Moufang loops with non-normal commutant[edit]

Is there a Moufang loop whose commutant is not normal?

  • Proposed: by Andrew Rajah at Loops '03, Prague 2003
  • Solved by: Stephen Gagola III (Gagola 2012)
  • Solution: No, in every Moufang loop the commutant is a normal subloop. The solution subsumes a conjecture of Doro that a Moufang loop with trivial nucleus has a normal commutant.

Quasivariety of cores of Bol loops[edit]

Is the class of cores of Bol loops a quasivariety?

  • Proposed: by Jonathan D. H. Smith and Alena Vanžurová at Loops '03, Prague 2003
  • Solved by: Alena Vanžurová, 2004.
  • Solution: No, the class of cores of Bol loops is not closed under subalgebras.

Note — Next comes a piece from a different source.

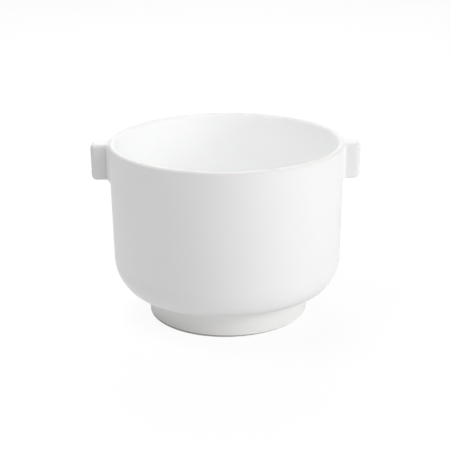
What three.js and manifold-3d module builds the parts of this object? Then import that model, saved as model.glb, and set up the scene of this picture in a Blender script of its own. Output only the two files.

Furthermore, the class of cores of groups is not closed under subalgebras. Here is an outline of the proof:
    • Cores of abelian groups are medial, by (Romanowska and Smith, 1985), (Rozskowska-Lech, 1999).
    • The smallest nonabelian group S_3 has core containing a submagma G of order 4 that is not medial.
    • If G is a core of a Bol loop, it is a core of a Bol loop of order 4, hence a core of an abelian group, a contradiction.

Parity of the number of quasigroups up to isomorphism[edit]

Let I(n) be the number of isomorphism classes of quasigroups of order n. Is I(n) odd for every n?

  • Proposed: by Douglas S. Stones at 2nd Mile High Conference on Nonassociative Mathematics, Denver 2009
  • Solved by: Douglas S. Stones, 2010.
  • Solution: I(12) is even. In fact, I(n) is odd for all n ≤ 17 except 12. (Stones 2010)

Classification of finite simple paramedial quasigroups[edit]

Classify the finite simple paramedial quasigroups.

  • Proposed: by Jaroslav Ježek and Tomáš Kepka at Loops '03, Prague 2003.
  • Solved by: Victor Shcherbacov and Dumitru Pushkashu (2010).
  • Solution: Any finite simple paramedial quasigroup is isotopic to elementary abelian p-group. Such quasigroup can be either a medial unipotent quasigroup, or a medial commutative distributive quasigroup, or special kind isotope of (φ+ψ)-simple medial distributive quasigroup.